▽

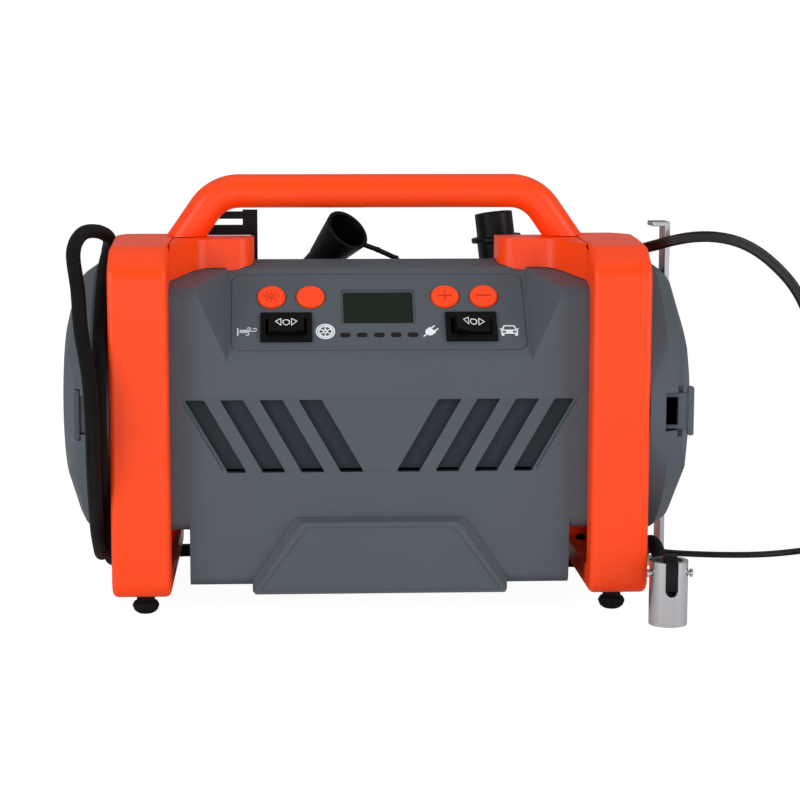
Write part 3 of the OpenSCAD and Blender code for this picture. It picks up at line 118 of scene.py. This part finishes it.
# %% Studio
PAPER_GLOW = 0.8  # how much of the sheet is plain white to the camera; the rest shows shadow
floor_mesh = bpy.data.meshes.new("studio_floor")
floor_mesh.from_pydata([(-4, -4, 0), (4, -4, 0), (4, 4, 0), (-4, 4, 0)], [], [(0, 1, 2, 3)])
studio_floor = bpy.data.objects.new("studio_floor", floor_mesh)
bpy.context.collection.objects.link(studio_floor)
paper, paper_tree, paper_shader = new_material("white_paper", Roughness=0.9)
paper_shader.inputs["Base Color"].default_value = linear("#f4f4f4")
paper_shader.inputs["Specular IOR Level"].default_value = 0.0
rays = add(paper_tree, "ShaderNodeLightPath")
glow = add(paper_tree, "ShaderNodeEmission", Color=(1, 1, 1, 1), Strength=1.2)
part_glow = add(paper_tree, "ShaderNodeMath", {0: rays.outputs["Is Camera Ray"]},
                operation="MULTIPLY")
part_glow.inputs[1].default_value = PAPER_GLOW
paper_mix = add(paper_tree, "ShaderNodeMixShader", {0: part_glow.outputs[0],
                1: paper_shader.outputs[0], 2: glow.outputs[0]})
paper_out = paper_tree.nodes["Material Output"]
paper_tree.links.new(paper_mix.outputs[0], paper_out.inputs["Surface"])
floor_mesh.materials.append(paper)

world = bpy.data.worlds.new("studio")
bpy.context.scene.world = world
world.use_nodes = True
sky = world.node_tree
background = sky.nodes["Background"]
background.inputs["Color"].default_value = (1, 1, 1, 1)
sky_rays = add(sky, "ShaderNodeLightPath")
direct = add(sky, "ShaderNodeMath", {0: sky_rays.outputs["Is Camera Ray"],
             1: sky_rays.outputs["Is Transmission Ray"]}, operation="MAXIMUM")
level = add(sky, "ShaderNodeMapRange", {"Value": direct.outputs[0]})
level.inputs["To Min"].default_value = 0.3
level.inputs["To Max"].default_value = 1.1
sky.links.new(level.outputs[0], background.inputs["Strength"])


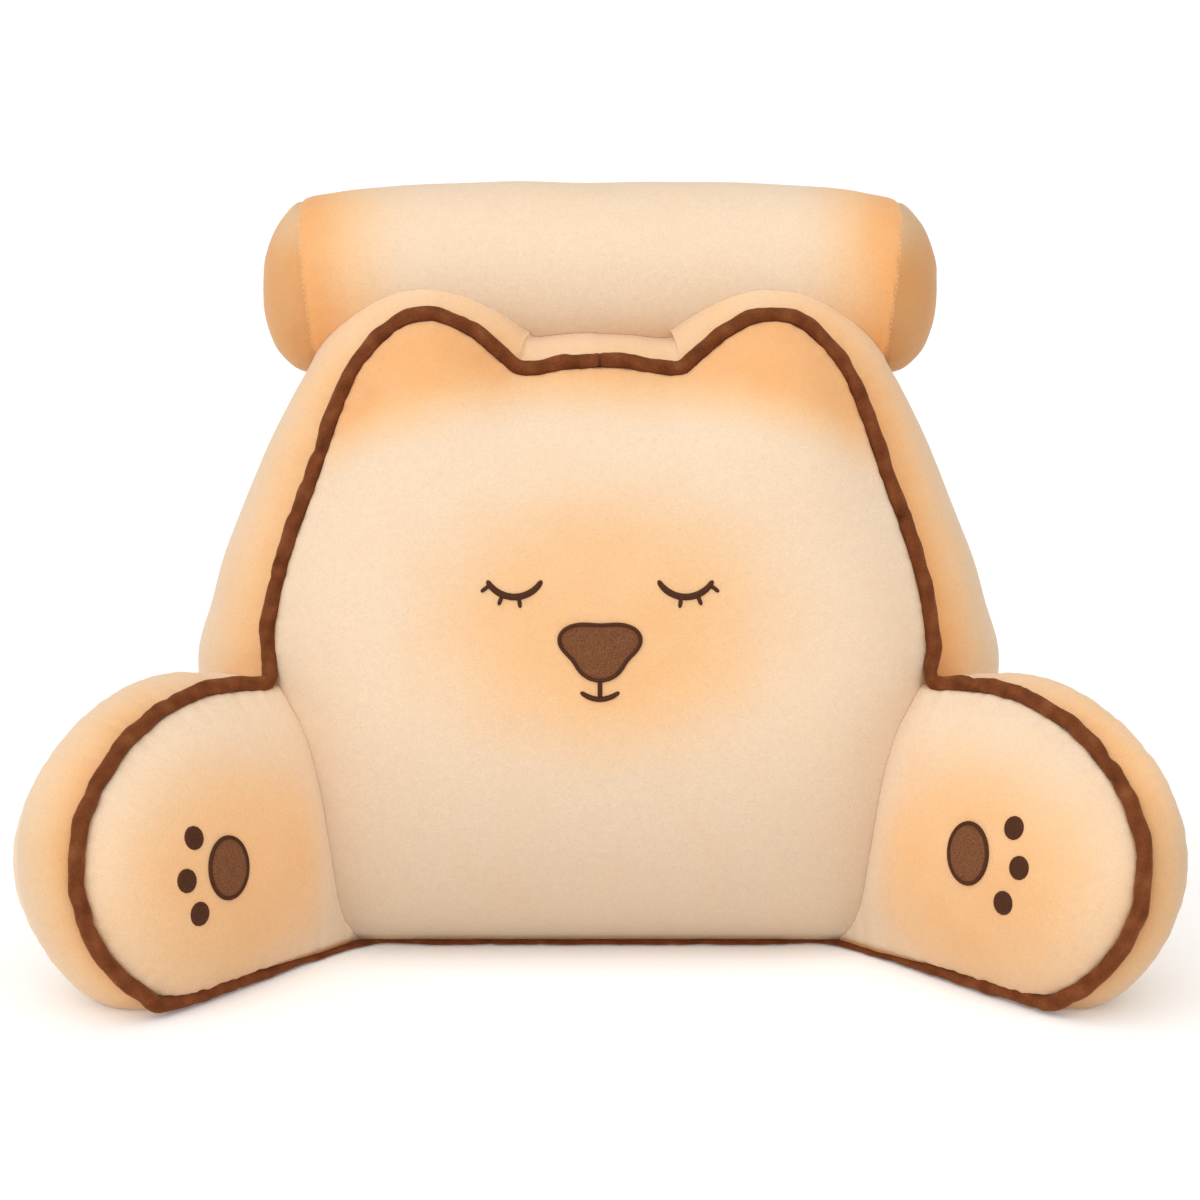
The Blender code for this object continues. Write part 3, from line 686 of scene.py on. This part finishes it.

△

Take the entries and copy them out exactly.

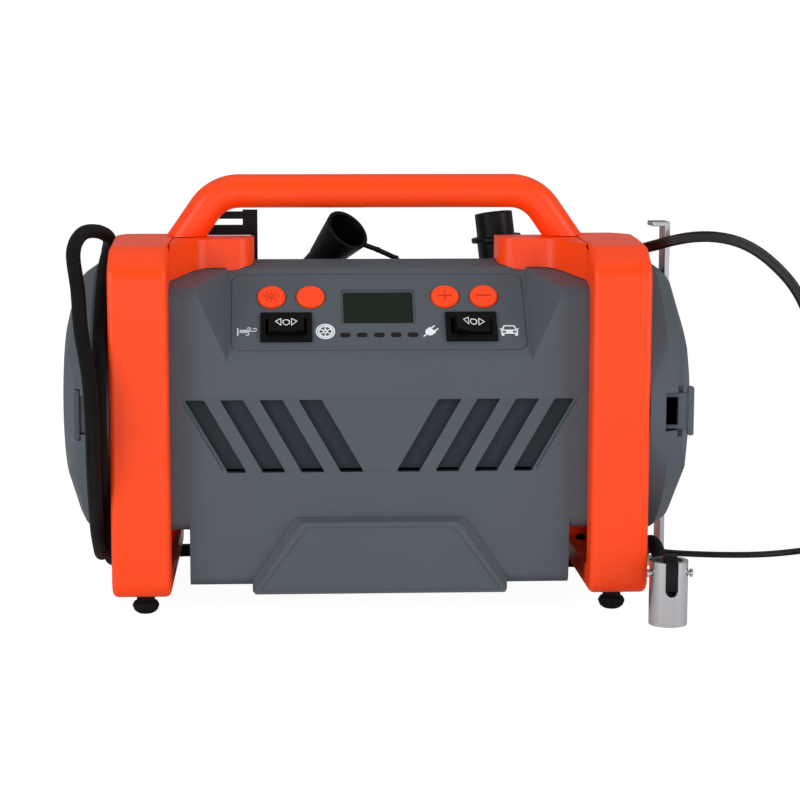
Write part 3 of the OpenSCAD and Blender code for this picture. It picks up at line 118 of scene.py. This part finishes it.
# %% Studio
PAPER_GLOW = 0.8  # how much of the sheet is plain white to the camera; the rest shows shadow
floor_mesh = bpy.data.meshes.new("studio_floor")
floor_mesh.from_pydata([(-4, -4, 0), (4, -4, 0), (4, 4, 0), (-4, 4, 0)], [], [(0, 1, 2, 3)])
studio_floor = bpy.data.objects.new("studio_floor", floor_mesh)
bpy.context.collection.objects.link(studio_floor)
paper, paper_tree, paper_shader = new_material("white_paper", Roughness=0.9)
paper_shader.inputs["Base Color"].default_value = linear("#f4f4f4")
paper_shader.inputs["Specular IOR Level"].default_value = 0.0
rays = add(paper_tree, "ShaderNodeLightPath")
glow = add(paper_tree, "ShaderNodeEmission", Color=(1, 1, 1, 1), Strength=1.2)
part_glow = add(paper_tree, "ShaderNodeMath", {0: rays.outputs["Is Camera Ray"]},
                operation="MULTIPLY")
part_glow.inputs[1].default_value = PAPER_GLOW
paper_mix = add(paper_tree, "ShaderNodeMixShader", {0: part_glow.outputs[0],
                1: paper_shader.outputs[0], 2: glow.outputs[0]})
paper_out = paper_tree.nodes["Material Output"]
paper_tree.links.new(paper_mix.outputs[0], paper_out.inputs["Surface"])
floor_mesh.materials.append(paper)

world = bpy.data.worlds.new("studio")
bpy.context.scene.world = world
world.use_nodes = True
sky = world.node_tree
background = sky.nodes["Background"]
background.inputs["Color"].default_value = (1, 1, 1, 1)
sky_rays = add(sky, "ShaderNodeLightPath")
direct = add(sky, "ShaderNodeMath", {0: sky_rays.outputs["Is Camera Ray"],
             1: sky_rays.outputs["Is Transmission Ray"]}, operation="MAXIMUM")
level = add(sky, "ShaderNodeMapRange", {"Value": direct.outputs[0]})
level.inputs["To Min"].default_value = 0.3
level.inputs["To Max"].default_value = 1.1
sky.links.new(level.outputs[0], background.inputs["Strength"])


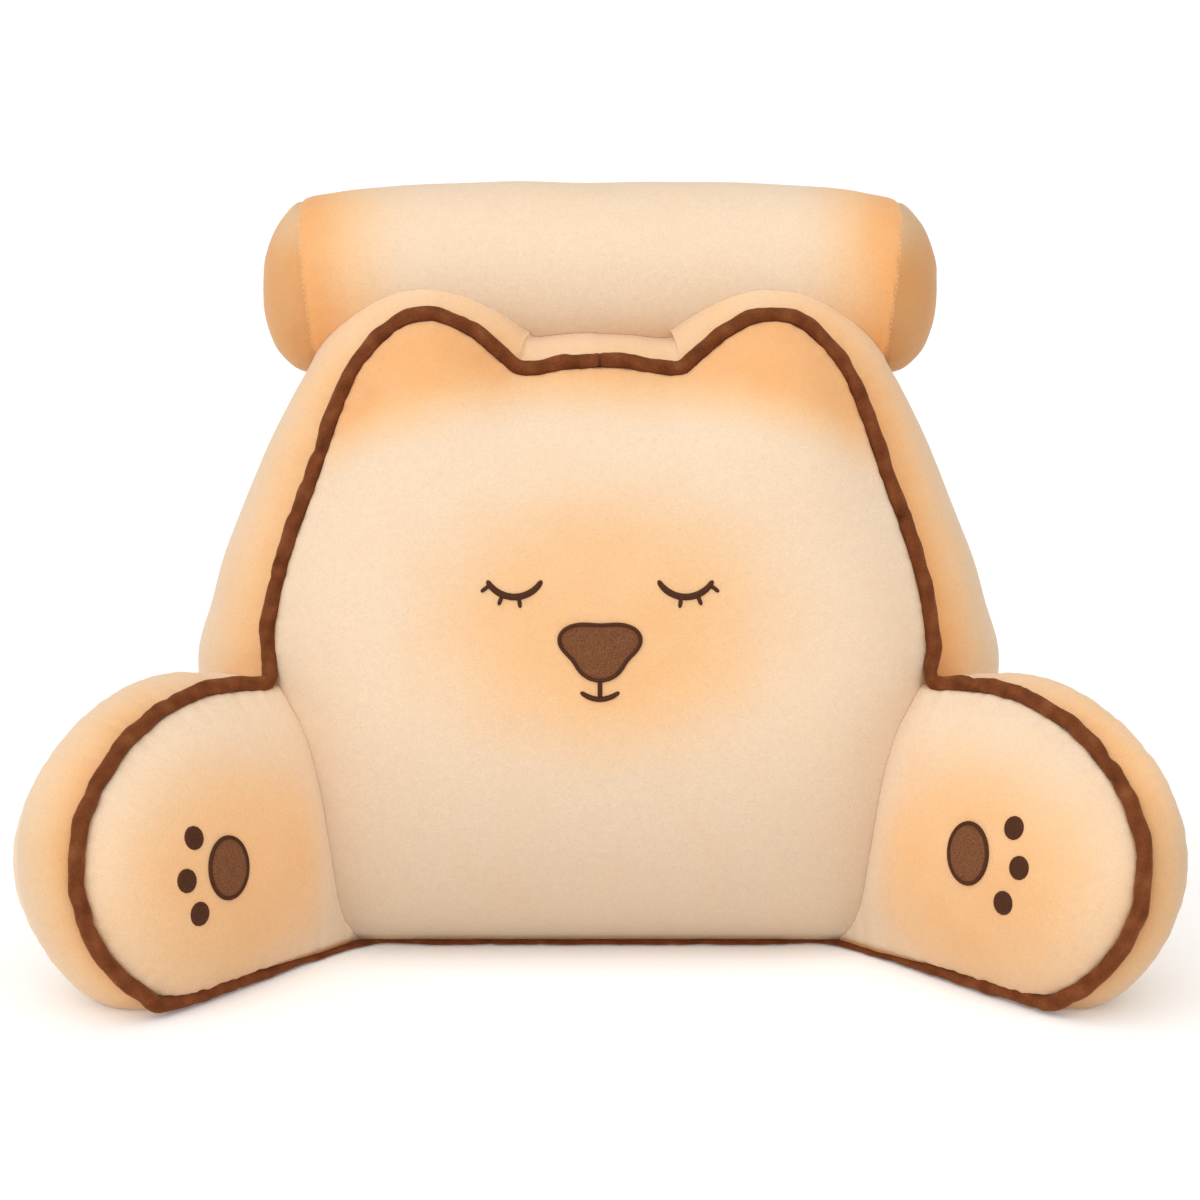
The Blender code for this object continues. Write part 3, from line 686 of scene.py on. This part finishes it.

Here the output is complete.